UK house prices plunge to 10-year low – but new hope for housing market

Figures published by the Royal Institution of Chartered Surveyors (RICS) show its headline house price balance has slumped to -32 percent in May. This is the lowest reading since 2010. April figures showed a smaller decline of -22 percent.

Although RICS said the near-term sales expectations were now broadly neutral, the 12-month outlook has improved.

Robert Gardner, the Nationwide’s chief economist, told the BBC: “There are some signs [the housing market] is starting to stabilise”.

He added this is because the current situation is not a typical economic downturn.

The pipeline of sales from before lockdown is now largely going through, according to RICS chief economist Simon Rubinsohn.

He said: ”But it remains to be seen how sustained this improvement will prove.”

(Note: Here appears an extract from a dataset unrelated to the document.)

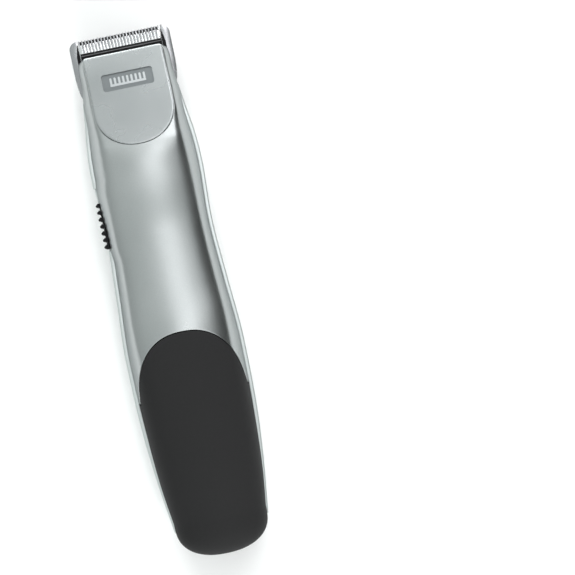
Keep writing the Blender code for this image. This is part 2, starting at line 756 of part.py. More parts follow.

Mr Rubinsohn pointed to uncertainty about a possible jump in unemployment when the Government’s jobs retention programme expires at the end of October.

Under some estimates, the UK’s unemployment rate is set to more than double to 10 percent and remain elevated for the entirety of 2021, the OECD said.

OECD added: “For the time being respondents to the survey see the trend in transactions being broadly flat.”

Figures released this week by Zoopla showed that more homes were sold last week than this time last year and buyer demand is 54 percent stronger than it was before the market was frozen on March 27.

Zoopla said million-pound home sales are now 16 percent higher across the UK than they were in early March although this price bracket still accounts for fewer than five percent of sales overall.

Lucian Cook, Savills head of residential research, said: “Without doubt, pent-up demand accounts for some of the bounce in transaction numbers, but it also tells us that for those buyers with stable incomes who’ve been able to shield their finances through the lockdown, there is still a pretty strong resolve around moving, including within London’s domestic prime markets.

READ MORE: Lawyers & surveyors see surge of buyers since lockdown lifted

Economists expect house prices will stay depressed in the near-term.

Samuel Tombs, chief UK economist at Pantheon Macroeconomics told the Financial Times: “The huge size of the blow from COVID-19 to households’ incomes and the deterioration in consumers’ confidence suggests that house prices will continue to trend down in the second half of this year.”

Economic uncertainty will likely put a pin in many people’s plans to relocate.